↓↓↓

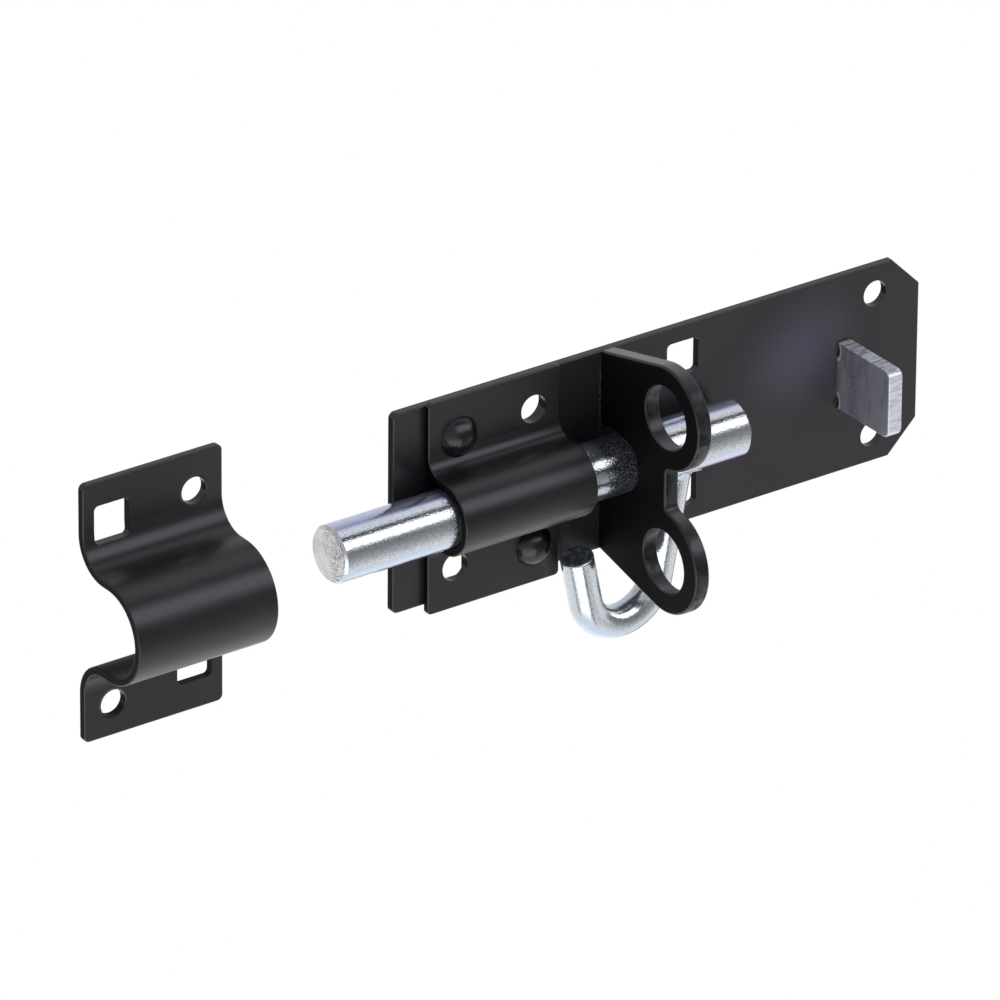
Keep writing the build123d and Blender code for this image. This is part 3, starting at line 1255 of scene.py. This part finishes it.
@dataclass
class Studio:
    """Pale floor, soft light all round and the camera.

    The tent is tilts in degrees, 0 to the front (-Y) and 90 up, each with its light. A panel is its
    left and right end and soft edge, in degrees from the camera's direction, and its light.
    """

    azimuth: float = math.radians(-35.73)
    elevation: float = math.radians(27.02)
    roll: float = math.radians(0.482)
    focal_pixels: float = 12264.8
    distance: float = 2.8324
    origin_pixel: Pair = (653.71, 428.38)
    picture: int = 1000
    sensor: float = 36.0
    clip_start: float = 0.05
    clip_end: float = 60.0
    floor_height: float = -0.12
    floor_reach: float = 6.0
    low_light: Triple = (1.10, 1.08, 1.06)
    high_light: Triple = (0.58, 0.58, 0.63)
    horizon_span: Span = (-0.10, 0.10)
    keepward_span: Span = (-0.35, -0.12)
    tent: tuple[tuple[float, Triple], ...] = (
        (-180.0, (0.80, 0.80, 0.83)),
        (-150.0, (1.15, 1.11, 1.08)),
        (-110.0, (1.45, 1.38, 1.33)),
        (-85.0, (1.20, 1.16, 1.14)),
        (-60.0, (1.12, 1.08, 1.12)),
        (-45.0, (0.88, 0.84, 0.90)),
        (-32.0, (0.60, 0.59, 0.63)),
        (-12.0, (0.35, 0.355, 0.365)),
        (6.0, (0.20, 0.203, 0.21)),
        (18.0, (0.22, 0.22, 0.23)),
        (27.0, (0.30, 0.30, 0.31)),
        (30.0, (2.35, 2.25, 2.50)),
        (59.0, (2.30, 2.20, 2.45)),
        (61.0, (0.20, 0.20, 0.23)),
        (63.0, (0.01, 0.01, 0.01)),
        (77.0, (0.01, 0.01, 0.01)),
        (81.0, (0.95, 0.96, 1.03)),
        (108.0, (0.92, 0.93, 1.00)),
        (116.0, (0.42, 0.42, 0.46)),
        (128.0, (0.42, 0.42, 0.46)),
        (140.0, (0.72, 0.74, 0.80)),
        (180.0, (0.80, 0.80, 0.83)),
    )
    panel_bottom: float = -0.80
    panel_top: float = -0.22
    panel_soft: float = 0.06
    panels: tuple[tuple[float, float, float, Triple], ...] = (
        (-56.0, -36.0, 2.0, (0.05, 0.05, 0.06)),
        (38.0, 52.0, 2.0, (0.16, 0.16, 0.18)),
        (-34.0, 38.0, 2.0, (2.10, 2.08, 2.14)),
        (84.0, 132.0, 4.0, (0.98, 0.98, 1.02)),
        (138.0, 168.0, 4.0, (0.30, 0.32, 0.38)),
    )

    def camera(self) -> None:
        """Make the camera, far off with a long lens."""
        a, e, r = self.azimuth, self.elevation, self.roll
        back = Vector((math.sin(a) * math.cos(e), -math.cos(a) * math.cos(e), math.sin(e)))
        level = Vector((math.cos(a), math.sin(a), 0.0))
        upright = back.cross(level)
        right = level * math.cos(r) + upright * math.sin(r)
        up = upright * math.cos(r) - level * math.sin(r)
        middle = self.picture / 2
        scale = self.distance / self.focal_pixels
        shift_right = (self.origin_pixel[0] - middle) * scale
        shift_up = -(self.origin_pixel[1] - middle) * scale
        place = back * self.distance - right * shift_right - up * shift_up
        data = bpy.data.cameras.new("camera")
        data.sensor_width = self.sensor
        data.lens = self.focal_pixels / self.picture * self.sensor
        data.clip_start = self.clip_start
        data.clip_end = self.clip_end
        camera = bpy.data.objects.new("camera", data)
        turn = Matrix((right, up, back)).transposed().to_4x4()
        camera.matrix_world = Matrix.Translation(place) @ turn
        bpy.context.scene.collection.objects.link(camera)
        bpy.context.scene.camera = camera

    def floor(self) -> None:
        """Make the pale floor, which only the camera sees."""
        reach = self.floor_reach
        z = self.floor_height
        mesh = bpy.data.meshes.new("floor")
        corners = [(-reach, -reach, z), (reach, -reach, z), (reach, reach, z), (-reach, reach, z)]
        mesh.from_pydata(corners, [], [(0, 1, 2, 3)])
        floor = bpy.data.objects.new("floor", mesh)
        bpy.context.scene.collection.objects.link(floor)
        material, graph = new_material("floor_white")
        glow = {"Color": (1, 1, 1, 1), "Strength": 1.0}
        graph.end(graph.node("ShaderNodeEmission", {}, glow))
        mesh.materials.append(material)
        floor.visible_diffuse = False
        floor.visible_glossy = False
        floor.visible_shadow = False
        floor.visible_transmission = False

    def surroundings(self) -> None:
        """Make the light tent: rings of light about X, and upright panels near the floor."""
        world = bpy.data.worlds.new("tent")
        bpy.context.scene.world = world
        world.use_nodes = True
        graph = Graph(world.node_tree)
        x, y, z = graph.parts_of(graph.add("ShaderNodeTexCoord", output="Generated"))
        tilt = graph.math("ARCTAN2", z, 0 - y) * (180 / math.pi)
        a = self.azimuth
        sideways = x * math.cos(a) + y * math.sin(a)
        towards = x * math.sin(a) - y * math.cos(a)
        swing = graph.math("ARCTAN2", sideways, towards) * (180 / math.pi)
        level = graph.blend(z.rises(*self.horizon_span), self.low_light, self.high_light)
        ring = graph.add(
            "ShaderNodeValToRGB",
            {"stops": [(degrees / 360 + 0.5, colour) for degrees, colour in self.tent]},
            {0: tilt / 360 + 0.5},
        )
        level = graph.blend(x.rises(*self.keepward_span), level, ring)
        low = z.within(self.panel_bottom, self.panel_top, self.panel_soft)
        for start, end, soft, colour in self.panels:
            level = graph.blend(swing.within(start, end, soft) * low, level, colour)
        seen = graph.add("ShaderNodeLightPath", output="Is Camera Ray")
        shown = graph.blend(seen, level, (1.0, 1.0, 1.0))
        sky = graph.node("ShaderNodeBackground", {}, {"Color": shown, "Strength": 1.0})
        graph.end(sky, "ShaderNodeOutputWorld")

    def build(self) -> None:
        """Make the camera, the floor and the light, and keep colours plain."""
        self.camera()
        self.floor()
        self.surroundings()
        bpy.context.scene.view_settings.view_transform = "Standard"
        bpy.context.scene.view_settings.look = "None"


def main() -> None:
    """Build the padbolt's looks."""
    logging.basicConfig(level=logging.INFO, format="%(name)s: %(message)s")
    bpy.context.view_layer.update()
    Sheetwork().build()
    StopTab().build()
    BoltAndHook().build()
    Studio().build()


if __name__ == "__main__":
    main()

↑↑↑

Quote exactly the line containing "bpy.context.view_layer.update()" and every later line through the end of the listing, and no other lines.

    bpy.context.view_layer.update()
    Sheetwork().build()
    StopTab().build()
    BoltAndHook().build()
    Studio().build()


if __name__ == "__main__":
    main()